I am wondering whether these are quite different selves that are being negated, however, by Buddhism and materialism. I daren't speculate further, not being an expert in either. A massive complication comes from the multiplicity of different views I am artificially grouping into a dualistic framework. The 'scientists' here keep surprising me by how different their views are, and the range of ideas of a 'spritual' nature is also massive. Furthermore, since each of the dual views are made up of hundreds or thousands of different ideas (like 'identity', 'birth', 'mind') and their relationships (like 'each body has a separate mind'), that discussions of this sort are almost impossible even ignoring the transrational problem!

Then there's someone like Dancing David - you make my head hurt!I am a p-zombie, I have all the attributes of consciousness but I am not conscious.
You see it's that last bit I just can't imagine anyone saying, feeling or believing. I can only imagine that their worldview is so gripping that it has overshaddowed their immediate, absolute, subjective knowledge of existing. Again, no problem that we're different, just can't get my head round "I am not conscious". How do you know you're not conscious unless you're conscious of having some grasp of that knowledge? - - - No, I think I do understand how you could answer that. Is it that there's a kind of not-you that is an illusion of being a subject caused by physical brain matter (but you have seen through it, thanks to science)?

AND you believe in a non-real spiritual realm that shouldn't be mixed up with reality? Ouch indeed.

PixyMisa
7th February 2008, 07:02 PM
It was good to read your reply to Joe
but that's the problem here - we're talking about something experienced, which is ubiquitously reported as beyond ordinary reason, so when we try to 'point to it', anyone who hasn't experienced it is going to dismiss it as irrational. Sometimes the term transrational is used.
If it's not rational, it's not rational.

I've read Susan Blackmore's overview of consciousness studies, and it all pointed to the 'hard problem' still being as hard as ever.
"Hard problem" consciousness is a problem with philosophy, not a problem with understanding consciousness. All it is, is idealists mistaking language for reality.

We then construct a narative backwards out of memory that was not in consciousness.
This explanation is supported by experimental evidence.

I would ask what it means that a 'narrative is constructed' when the real question of consciousness that I believe we are really trying to get to the bottom of is - who is relating a narrative to whom?

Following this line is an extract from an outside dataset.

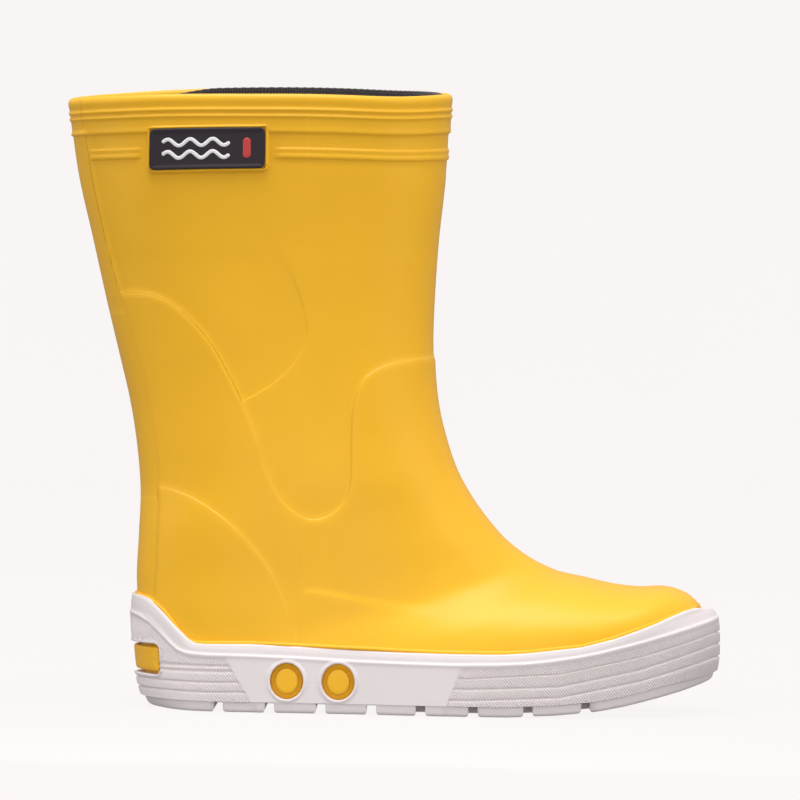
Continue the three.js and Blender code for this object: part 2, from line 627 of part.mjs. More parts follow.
// Stand the boot centred over the origin with its tread on the floor.
const box = new THREE.Box3().setFromObject(group);
const centre = box.getCenter(new THREE.Vector3());
for (const mesh of group.children) mesh.geometry.translate(-centre.x, -centre.y, -box.min.z);

export default group;
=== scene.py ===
"""Child's moulded deck boot, right foot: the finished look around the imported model.

Shapes are worked out in millimetres with x forward from the back of the heel, y towards the inner
side of the foot and z up from the floor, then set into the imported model's frame in metres.
"""

import math

import bpy
import numpy as np
from mathutils import Matrix, Vector
from mathutils.geometry import delaunay_2d_cdt


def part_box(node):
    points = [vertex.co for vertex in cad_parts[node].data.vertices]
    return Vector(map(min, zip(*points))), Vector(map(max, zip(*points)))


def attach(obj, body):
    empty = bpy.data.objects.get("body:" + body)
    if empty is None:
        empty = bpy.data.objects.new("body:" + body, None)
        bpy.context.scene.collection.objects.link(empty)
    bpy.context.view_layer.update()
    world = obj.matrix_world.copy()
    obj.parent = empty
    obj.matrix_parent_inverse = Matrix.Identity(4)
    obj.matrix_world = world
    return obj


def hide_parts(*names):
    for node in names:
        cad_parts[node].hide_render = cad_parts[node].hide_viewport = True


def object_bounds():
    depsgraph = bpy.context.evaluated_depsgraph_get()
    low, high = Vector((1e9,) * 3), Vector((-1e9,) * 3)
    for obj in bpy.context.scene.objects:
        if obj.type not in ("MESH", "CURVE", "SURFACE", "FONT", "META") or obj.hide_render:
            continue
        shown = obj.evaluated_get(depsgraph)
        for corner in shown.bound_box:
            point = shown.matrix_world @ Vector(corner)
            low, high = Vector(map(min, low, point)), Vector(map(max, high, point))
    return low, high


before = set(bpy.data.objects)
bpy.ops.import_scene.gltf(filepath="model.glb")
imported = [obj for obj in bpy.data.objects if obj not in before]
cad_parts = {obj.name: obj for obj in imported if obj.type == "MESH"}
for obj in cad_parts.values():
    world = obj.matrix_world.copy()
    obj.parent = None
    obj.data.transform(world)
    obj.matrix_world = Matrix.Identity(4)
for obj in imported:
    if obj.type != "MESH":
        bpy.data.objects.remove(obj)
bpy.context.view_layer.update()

# ------------------------------------------------------------------ where the boot stands
HEEL_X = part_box("outsole")[0][0] * 1000 - 0.3
MID_Y = 500 * (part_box("side_plug_outer_rear")[0][1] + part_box("side_plug_inner_rear")[1][1])
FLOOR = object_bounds()[0][2]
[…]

Of course, you can, and maybe Blackmore would, say 'no-one'.
Not quite. The narrative is you.

I vaguely understand and accept people believing that intentionless - I'm trying to think of a better term - oh yes, Spiritless, unconscious matter can do such clever computations that it ends up 'reflecting' to itself in its dead universe and thus causes what we, 'possessors' of a human brain, experience as being alive. I just don't find it convincing.
Why not? What phenomena does this fail to explain?

No, I think I do understand how you could answer that. Is it that there's a kind of not-you that is an illusion of being a subject caused by physical brain matter (but you have seen through it, thanks to science)?
I think David is wrong here. Consciousness can be described as an illusion, but illusions are real; they're just not what they appear to be. But as I said earlier, an illusion of information is information; an illusion of consciousness is consciousness, just misunderstood.

Stout
7th February 2008, 07:39 PM
By questioning the nature of consciousness, are we really questioning the existence of the soul ? Is there a fear that science may eventually learn enough to reduce the idea of belief to biochemistry? That belief might somehow end up termed "treatable" ?

Just thinking out loud here, but if ethnogens can be used in ritual to bring the practitioner "closer to God" and invoke spiritual experiences, why couldn't the opposite chemistry be used to "take one further away from God", or suppress belief in the soul ?

Bodhi Dharma Zen
7th February 2008, 08:41 PM
This brings me full circle. Stop for a moment and experience your consciousness. Now which is more absolutely undeniable, you (subject), or all that stuff out there you believe in?

I'm almost late for a great discussion!! Of course you can deny consciousness, you can deny anything ;) but things are a bit more complex than what materialist are able to think.

I have argued extensively here with some hard core materialists, exposing all their weakness and rendering their beloved materialism as what it is... SIMPLY WOO. Yet, as I believe you know by now, they keep posting the same nonsense over and over and over ;) just like every other woo.

Anyway, I will read here and there and post comments soon.